The happy marriage of his royal highness, to which event we have already alluded, has, we trust, been the means of clearing away the prejudices which the duke's former conduct may have engendered.
There is a tide in the affairs of man,
Which taken at the flood leads on to fortune.
This period of his royal highness' life has probably arrived, and his appointment to the important office of Lord High Admiral will doubtless accelerate the beneficial effect. The public are perhaps sanguine in their expectations; but from early and subsequent proofs of the duke's devotion and attachment to the service over which he now presides, we have reason to think they will not be disappointed. It has been shown that his royal highness neither wanted zeal nor ability at any stage of his life, and the ardent assurances which have been quoted from one of his most recent declarations, bespeak that he still possesses the vigour of manhood, tempered with experience; and it must be truly gratifying to his royal highness to know that the honour and authority of the office of Lord High Admiral, have been revived, after the sleep of a century, as if to compensate him for past neglect, with their investiture.[4] In truth, the alacrity with which the duke has already entered into the duties of his office, and the lively sense of justice he has manifested in dispensing its honorary rewards, must be gladly hailed by the service, and the country at large.

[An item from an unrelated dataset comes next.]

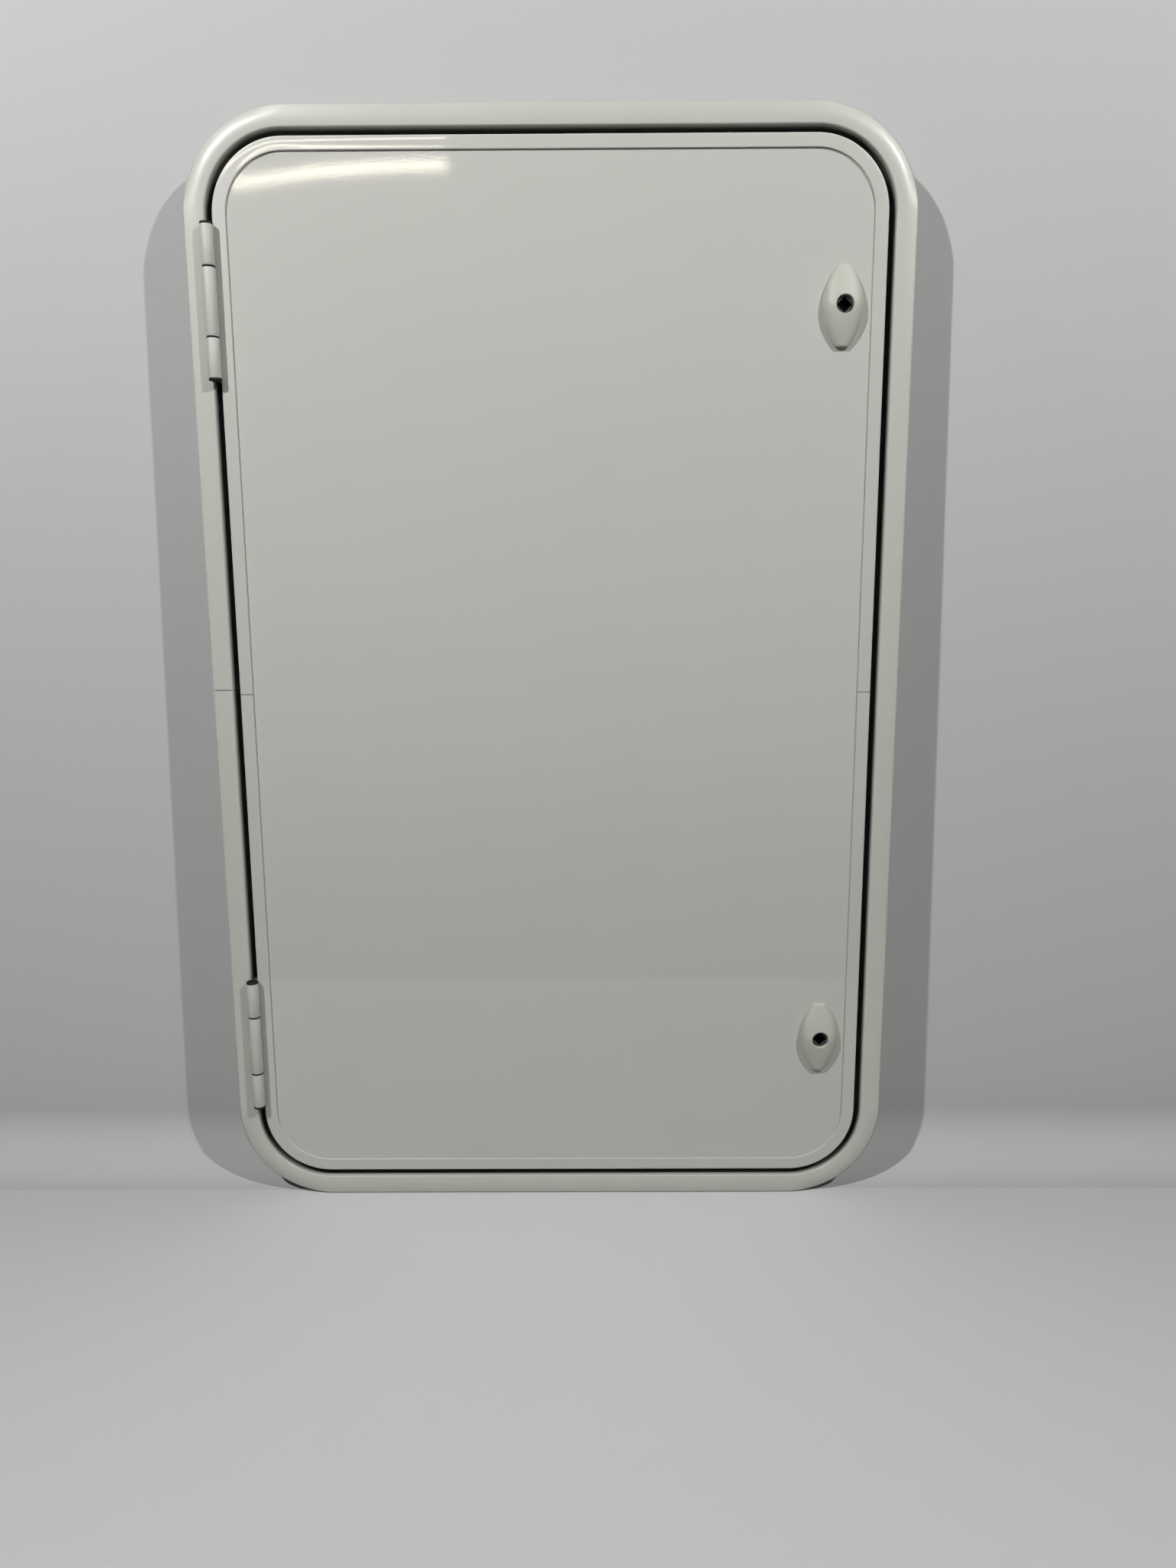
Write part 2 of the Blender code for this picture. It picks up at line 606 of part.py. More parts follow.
def housing_dome(name, rise, look, parent):
    """The domed lens on the front, lofted from full, arched sections."""
    steps = HOUSING_STEPS_ACROSS
    power = 2 / HOUSING_FULLNESS
    half = HOUSING_LENGTH / 2
    bm = bmesh.new()
    rings = []
    for along, drawn in housing_stations():
        share = 1 - (along / half) ** 2
        width = lens_half_width(along, HOUSING_WIDTH / 2, half, HOUSING_END_WIDTH / 2) - drawn
        height = HOUSING_END_HEIGHT + (HOUSING_HEIGHT - HOUSING_END_HEIGHT) * share - drawn
        ring = []
        for i in range(steps + 1):
            cosine = math.cos(math.pi * i / steps)
            across = math.copysign(abs(cosine) ** power, cosine)
            up = math.sin(math.pi * i / steps) ** power if i < steps else 0.0
            ring.append(bm.verts.new((LOCK_X + width * across, HOUSING_BASE - height * up, rise + along)))
        rings.append(ring)
    for here, there in zip(rings, rings[1:]):
        for j in range(steps):
            bm.faces.new((here[j], here[j + 1], there[j + 1], there[j]))
    bm.faces.new(rings[0])
    bm.faces.new(rings[-1])
    bm.faces.new([ring[0] for ring in rings] + [ring[-1] for ring in reversed(rings)])
    return finish(name, bm, look, parent)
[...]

His royal highness's present emoluments may be stated as follow:—
| Income on the Consolidated Fund, previous | £. | s. | d. |
| to the death of the Duke of York: | 26,500 | 0 | 0 |
| By the death of the Duke of York | 3,000 | 0 | 0 |
| Additional grant, February, 1827 | 3,000 | 0 | 0 |
| And to the Duchess | 6,000 | 0 | 0 |
| As Ranger of Bushy Park | 187 | 9 | 8 |
| Halfpay as Admiral of the Fleet | 1,095 | 0 | 0 |
| Pay as General of the Marines | 1,728 | 15 | 0 |
| Salary as Lord High Admiral | 5,000 | 0 | 0 |
| ———- | —- | —— | |
| [5]Total Annual Income | 46,511 | 4 | 8 |
The Duke of York is acknowledged by Mr. Peel, in his speech, Feb. 17, 1827, to have had £50,000. a-year.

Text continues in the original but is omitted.